Data provided:

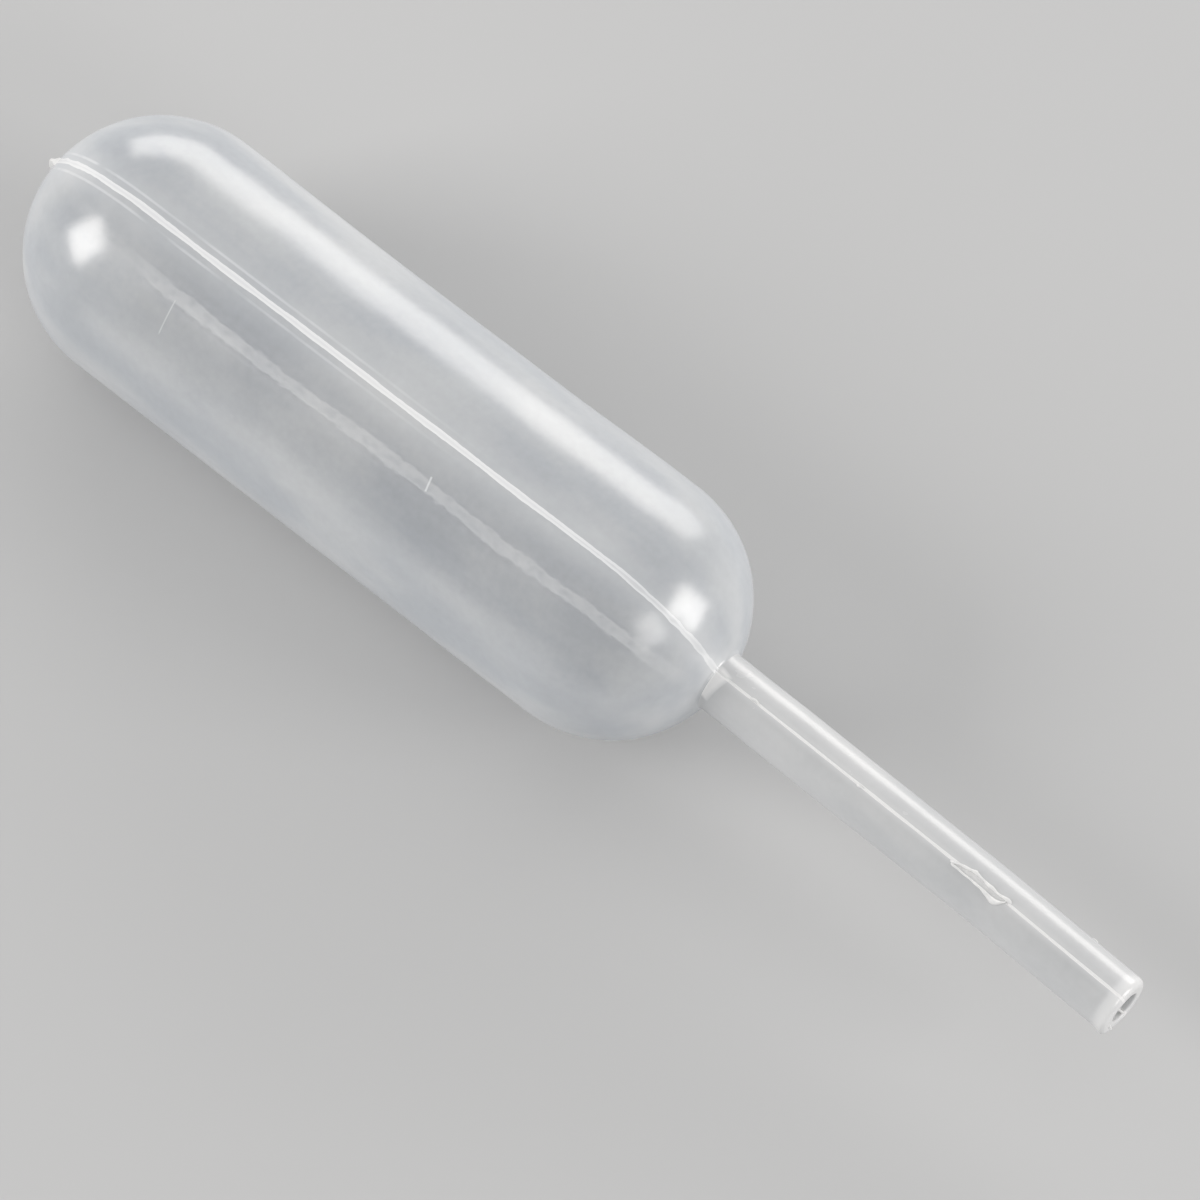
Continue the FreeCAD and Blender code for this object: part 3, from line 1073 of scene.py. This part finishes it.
@dataclass
class Strand:
    """A thread of flash, drawn by pulling a small ring from place to place, and flattened for a film."""

    name: str
    path: list[Vector]
    radii: list[float]
    corners: int = 8
    thickness: float = 1.0

    def build(self, form: Form) -> bpy.types.Object:
        """Pull the ring along its path, round it off and lay it down with the moulding.

        Args:
            form: The pipette's form, which takes the straight frame to where the pipette lies.

        Returns:
            The finished piece, in its place.
        """
        clear_selection()
        turn = (self.path[1] - self.path[0]).to_track_quat("Z", "Y").to_euler()
        bpy.ops.mesh.primitive_circle_add(
            vertices=self.corners,
            radius=self.radii[0],
            fill_type="NGON",
            location=self.path[0],
            rotation=turn,
        )
        bpy.ops.object.transform_apply(location=True, rotation=True, scale=True)
        piece = bpy.context.object
        piece.name = self.name
        switch(Mode.EDIT)
        bpy.ops.mesh.select_all(action="SELECT")
        for index in range(1, len(self.path)):
            step = self.path[index] - self.path[index - 1]
            share = self.radii[index] / self.radii[index - 1]
            bpy.ops.mesh.extrude_region_move(TRANSFORM_OT_translate={"value": step})
            bpy.ops.transform.resize(value=(share, share, share), center_override=self.path[index])
        bpy.ops.mesh.select_all(action="SELECT")
        bpy.ops.transform.resize(value=(1, 1, self.thickness), center_override=self.path[0])
        bpy.ops.mesh.normals_make_consistent(inside=False)
        form.settle(piece)
        switch(Mode.OBJECT)
        modify(piece, "SUBSURF", {"levels": 2, "render_levels": 2})
        bpy.ops.object.shade_smooth()
        return piece


@dataclass
class StemFlash:
    """The bits of flash that stand on the stem and in its mouth.

    Lift is how far their middles stand off the stem, and sink is how far they lie behind its end face.
    """

    form: Form
    lift: float = 0.02 * MM
    sink: float = 0.06 * MM
    film_thickness: float = 0.25

    def build(self) -> list[bpy.types.Object]:
        """Model every bit of flash.

        Returns:
            The finished pieces.
        """
        return [strand.build(self.form) for strand in (*self._on_stem(), *self._at_mouth())]

    def _surface(self, name: str, stations: Iterable[tuple[float, float, float]]) -> Strand:
        """A strand that lies on the stem.

        Args:
            name: The piece's name.
            stations: For each place, in millimetres, its X, its way round from the seam and its radius.

        Returns:
            The strand, still to be built.
        """
        stations = [(along * MM, aside * MM, radius * MM) for along, aside, radius in stations]
        path = [self.form.on_stem(along, aside, self.lift) for along, aside, _ in stations]
        return Strand(name, path, [radius for _, _, radius in stations])

    def _on_stem(self) -> list[Strand]:
        """List the torn flake astride the seam, two specks on the seam, and a nick on the far side.

        Returns:
            The strands, still to be built.
        """
        return [
            self._surface(
                "torn_flake_far",
                (
                    (34.15, -0.14, 0.03),
                    (34.35, -0.13, 0.07),
                    (34.65, 0.04, 0.06),
                    (35.00, 0.08, 0.09),
                    (35.22, 0.14, 0.05),
                    (35.42, 0.20, 0.13),
                    (35.60, 0.15, 0.06),
                    (36.00, 0.12, 0.06),
                    (36.25, 0.07, 0.10),
                    (36.50, 0.11, 0.11),
                    (36.75, 0.03, 0.05),
                    (37.10, 0.09, 0.07),
                    (37.40, 0.13, 0.13),
                    (37.60, 0.10, 0.04),
                ),
            ),
            self._surface(
                "torn_flake_near",
                (
                    (34.25, -0.18, 0.04),
                    (34.41, -0.23, 0.09),
                    (34.70, -0.20, 0.05),
                    (35.05, -0.25, 0.07),
                    (35.40, -0.21, 0.05),
                    (35.75, -0.25, 0.08),
                    (36.05, -0.23, 0.07),
                    (36.30, -0.28, 0.11),
                    (36.50, -0.30, 0.12),
                    (36.77, -0.36, 0.17),
                    (37.05, -0.33, 0.21),
                    (37.22, -0.17, 0.13),
                    (37.36, 0.00, 0.07),
                ),
            ),
            self._film(),
            self._surface("seam_speck_root", ((22.20, 0.03, 0.03), (22.40, 0.07, 0.08), (22.70, 0.03, 0.03))),
            self._surface("seam_speck_mid", ((28.55, -0.06, 0.03), (28.70, -0.09, 0.08), (28.92, -0.04, 0.03))),
            self._surface("far_side_nick", ((41.15, 2.00, 0.02), (41.35, 2.02, 0.07), (41.52, 2.00, 0.02))),
        ]

    def _film(self) -> Strand:
        """Lay the thin film that is left between the two edges of the torn flake.

        Returns:
            The strand, still to be built.
        """
        film = self._surface(
            FLAKE_FILM,
            (
                (34.40, -0.16, 0.06),
                (34.90, -0.07, 0.12),
                (35.50, -0.03, 0.17),
                (36.10, -0.07, 0.17),
                (36.70, -0.13, 0.20),
                (37.10, -0.12, 0.20),
                (37.40, 0.02, 0.10),
            ),
        )
        return replace(film, thickness=self.film_thickness)

    def _at_mouth(self) -> list[Strand]:
        """Lay the film of flash across the mouth, and the small tail that the cut left beside it.

        Returns:
            The strands, still to be built.
        """
        facing = Vector((0, -0.186, 0.983))
        aside = Vector((0, 0.983, 0.186))
        face = Vector((self.form.tip - self.sink, 0, 0))
        middle = face - aside * 0.20 * MM
        ends = [middle + facing * reach * MM for reach in (0.82, 0.3, -0.3, -0.82)]
        outer = face - aside * 1.02 * MM + facing * 0.16 * MM
        tail = [outer, outer + Vector((0.14, -0.06, 0.0)) * MM, outer + Vector((0.26, -0.10, -0.06)) * MM]
        return [
            Strand("mouth_film", ends, [0.14 * MM, 0.07 * MM, 0.07 * MM, 0.14 * MM]),
            Strand("tip_tail", tail, [0.09 * MM, 0.06 * MM, 0.02 * MM]),
        ]


# ---- the studio ------------------------------------------------------------------------------------


def direction(azimuth: float, elevation: float) -> Vector:
    """The unit vector towards an azimuth from +X and an elevation, in degrees."""
    around, up = math.radians(azimuth), math.radians(elevation)
    return Vector((math.cos(up) * math.cos(around), math.cos(up) * math.sin(around), math.sin(up)))


@dataclass(frozen=True)
class Softbox:
    """A lamp with a flat rectangular face, turned to the pipette."""

    name: str
    azimuth: float
    elevation: float
    distance: float
    width: float
    height: float
    radiance: float
    tint: Colour = (1.0, 0.97, 0.94)

    def hang(self, target: Vector) -> None:
        """Put the lamp up.

        Args:
            target: The place that it faces.
        """
        lamp = bpy.data.lights.new(self.name, "AREA")
        lamp.shape = "RECTANGLE"
        lamp.size = self.width
        lamp.size_y = self.height
        lamp.energy = self.radiance * math.pi * self.width * self.height
        lamp.color = self.tint
        holder = bpy.data.objects.new(self.name, lamp)
        bpy.context.scene.collection.objects.link(holder)
        way = direction(self.azimuth, self.elevation)
        holder.location = target + way * self.distance
        holder.rotation_euler = way.to_track_quat("Z", "Y").to_euler()


@dataclass
class Studio:
    """The pale floor, the soft light and the camera."""

    target: Vector
    view_azimuth: float = -51.5
    view_elevation: float = 64.6
    view_roll: float = 1.74
    view_distance: float = 420.4 * MM
    lens: float = 270.0
    sensor: float = 36.0
    floor_radius: float = 0.60
    floor_gap: float = 0.03 * MM
    sky_strength: float = 0.54
    backdrop_strength: float = 0.64
    lamps: tuple[Softbox, ...] = field(
        default_factory=lambda: (
            Softbox("side_softbox", 112, 16, 1.20, 1.68, 0.60, 3.1),
            Softbox("rear_window", -138, 27, 1.00, 0.46, 0.56, 6.5),
            Softbox("front_window", 24, 20, 1.00, 0.40, 0.54, 5.0),
            Softbox("front_door", -15, 31, 1.00, 0.36, 0.44, 3.0),
        )
    )

    def set_up(self) -> None:
        """Build the floor, the world, the lamps and the camera."""
        self._lay_floor()
        self._fill_world()
        for lamp in self.lamps:
            lamp.hang(self.target)
        self._place_camera()
        bpy.context.scene.view_settings.view_transform = "Standard"

    def _lay_floor(self) -> None:
        """A wide pale disc under the pipette, whose rim fades into the backdrop."""
        clear_selection()
        place = (0, 0, -self.floor_gap)
        bpy.ops.mesh.primitive_circle_add(
            vertices=96, radius=self.floor_radius, fill_type="NGON", location=place
        )
        bpy.ops.object.transform_apply(location=True)
        floor = bpy.context.object
        floor.name = "floor"
        floor.data.materials.append(PaleFloor(fade_end=0.97 * self.floor_radius).make())
        floor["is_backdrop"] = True

    def _fill_world(self) -> None:
        """An even white sky, which shows as a pale backdrop where it is seen or mirrored."""
        bench = NodeBench(bpy.data.worlds.new("even_sky"))
        path = bench.node("ShaderNodeLightPath")
        kinds = ("Is Camera Ray", "Is Glossy Ray", "Is Transmission Ray")
        camera, mirror, glass = (Signal(bench, path.outputs[kind]) for kind in kinds)
        seen = camera.at_least(mirror).at_least(glass)
        strength = self.sky_strength + seen * (self.backdrop_strength - self.sky_strength)
        sockets = {"Color": (1.0, 1.0, 1.0, 1.0), "Strength": strength}
        bpy.context.scene.world = bench.surface(bench.node("ShaderNodeBackground", {}, sockets))

    def _place_camera(self) -> None:
        """A long lens that looks down on the pipette from its near side."""
        way = direction(self.view_azimuth, self.view_elevation)
        camera = bpy.data.cameras.new("camera")
        camera.lens = self.lens
        camera.sensor_width = self.sensor
        camera.clip_start = 0.01
        holder = bpy.data.objects.new("camera", camera)
        bpy.context.scene.collection.objects.link(holder)
        level = way.to_track_quat("Z", "Y").to_matrix()
        roll = Matrix.Rotation(math.radians(self.view_roll), 3, "Z")
        place = Matrix.Translation(self.target + way * self.view_distance)
        holder.matrix_world = place @ (level @ roll).to_4x4()
        bpy.context.scene.camera = holder


# ---- putting it together ---------------------------------------------------------------------------


def moulding_finishes(form: Form) -> dict[Zone, bpy.types.Material]:
    """Make the finishes of the moulding.

    Args:
        form: The pipette's form, which the haze and the weld follow.

    Returns:
        The finish of each zone.
    """
    scuffs = (
        Mark(
            start=Vector((-6.607, -2.775, 12.334)) * MM,
            end=Vector((-6.443, -3.459, 11.96)) * MM,
            width=0.07 * MM,
            strength=0.35,
        ),
        Mark(
            start=Vector((-21.55, -3.396, 11.999)) * MM,
            end=Vector((-21.403, -4.875, 10.756)) * MM,
            width=0.05 * MM,
            strength=0.18,
        ),
    )
    # A painted highlight: a pale patch at the stem's root that stands in for a lamp's reflection in the throat.
    painted_throat_highlight = Mark(
        start=Vector((8.25, -1.40, 7.15)) * MM,
        end=Vector((8.70, 0.05, 8.00)) * MM,
        width=0.45 * MM,
        strength=0.9,
    )
    # The white of the weld on the bulb and the stem is partly a painted highlight of the ridge.
    bulb = MilkyPlastic(
        form=form,
        name="milky_polyethylene",
        colour=(0.65, 0.67, 0.69),
        shade=(0.54, 0.57, 0.61),
        haze=0.45,
        root_haze=0.58,
        mottle=0.11,
        weld_and_highlight_colour=(0.92, 0.925, 0.93),
        weld_and_highlight_haze=0.62,
        weld_width=0.17 * MM,
        weld_edge=0.35,
        front_fade=0.45,
        fringe=0.48 * MM,
        fringe_haze=0.20,
        glow_width=1.6 * MM,
        glow_haze=0.14,
        roughness=0.22,
        ior=1.7,
        marks=scuffs,
    )
    cavity = MilkyPlastic(
        form=form,
        name="milky_polyethylene_inside",
        colour=(0.60, 0.63, 0.67),
        shade=(0.50, 0.54, 0.59),
        haze=0.14,
        root_haze=0.25,
        mottle=0.14,
        weld_and_highlight_colour=(0.97, 0.96, 0.94),
        weld_and_highlight_haze=1.0,
        weld_width=0.36 * MM,
        weld_edge=0.2,
        ragged=1.2,
        scaly=1.4,
        patchy=0.45,
        fringe=0.6 * MM,
        fringe_haze=0.2,
        glow_width=1.2 * MM,
        glow_haze=0.08,
        roughness=0.24,
        ior=2.2,
    )
    stem = MilkyPlastic(
        form=form,
        name="milky_polyethylene_stem",
        colour=(0.63, 0.64, 0.65),
        shade=(0.565, 0.58, 0.595),
        haze=0.80,
        root_haze=0.80,
        mottle=0.10,
        weld_and_highlight_colour=(0.90, 0.90, 0.90),
        weld_and_highlight_haze=0.7,
        weld_width=0.08 * MM,
        weld_edge=0.0,
        fringe=0.3 * MM,
        fringe_haze=0.0,
        glow_width=0.4 * MM,
        glow_haze=0.08,
        roughness=0.24,
        ior=1.5,
        tip_white=0.45,
        marks=(painted_throat_highlight,),
    )
    return {Zone.BULB: bulb.make(), Zone.CAVITY: cavity.make(), Zone.STEM: stem.make()}


def corners(box: tuple[Vector, Vector]) -> list[list[float]]:
    """A box's two corners as plain lists of numbers."""
    return [list(corner) for corner in box]


def main() -> None:
    """Load the frame, model and dress each piece, and set up the studio."""
    logging.basicConfig(level=logging.INFO, format="%(name)s: %(message)s")
    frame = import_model()
    cad_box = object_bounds()
    form = Form.from_record(frame["record"])
    moulding = Moulding(form)
    shell = moulding.build()
    moulding.dress(shell, moulding_finishes(form))
    flash = [PinchOffFin(form).build(), *StemFlash(form).build()]
    thick_flash = TornFlash().make()
    thin_flash = TornFlash(name="thin_flash", haze=0.4).make()
    for piece in flash:
        piece.data.materials.append(thin_flash if piece.name == FLAKE_FILM else thick_flash)
    for piece in (shell, *flash):
        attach(piece, "root")
        log.info("%s: %d faces", piece.name, len(piece.data.polygons))
    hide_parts(NODE)
    middle = (cad_box[0] + cad_box[1]) / 2
    Studio(target=Vector((middle.x, middle.y, 0)) + AIM).set_up()


if __name__ == "__main__":
    main()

Exercise: Restate word for word only the lines running from the beginning of the data to the line holding "form: The pipette's form, which takes", both included.

Solution for this task:
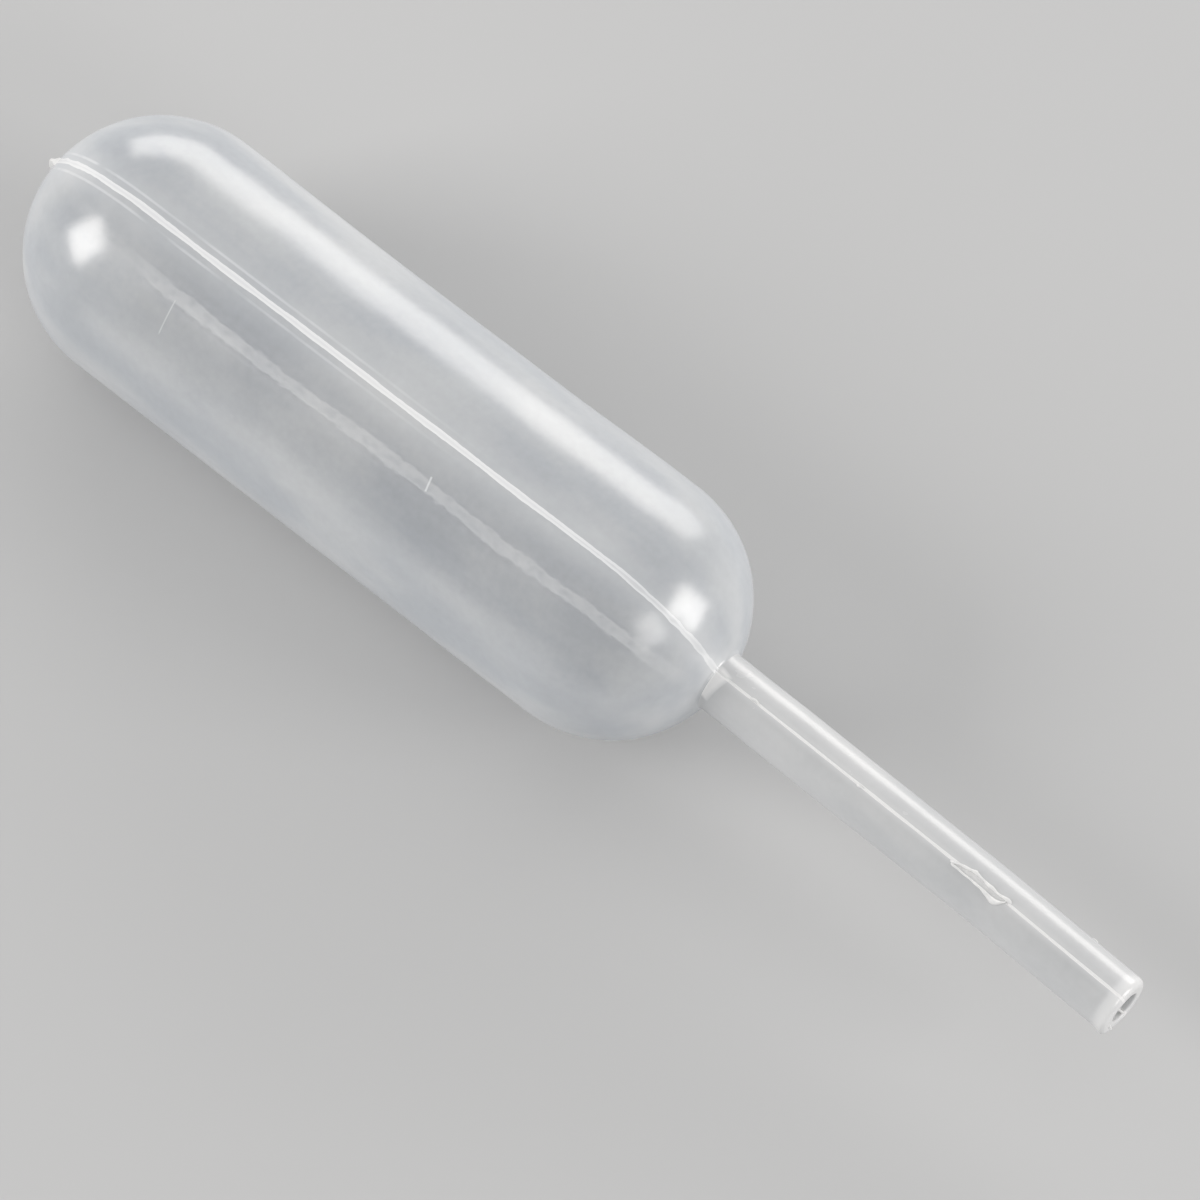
Continue the FreeCAD and Blender code for this object: part 3, from line 1073 of scene.py. This part finishes it.
@dataclass
class Strand:
    """A thread of flash, drawn by pulling a small ring from place to place, and flattened for a film."""

    name: str
    path: list[Vector]
    radii: list[float]
    corners: int = 8
    thickness: float = 1.0

    def build(self, form: Form) -> bpy.types.Object:
        """Pull the ring along its path, round it off and lay it down with the moulding.

        Args:
            form: The pipette's form, which takes the straight frame to where the pipette lies.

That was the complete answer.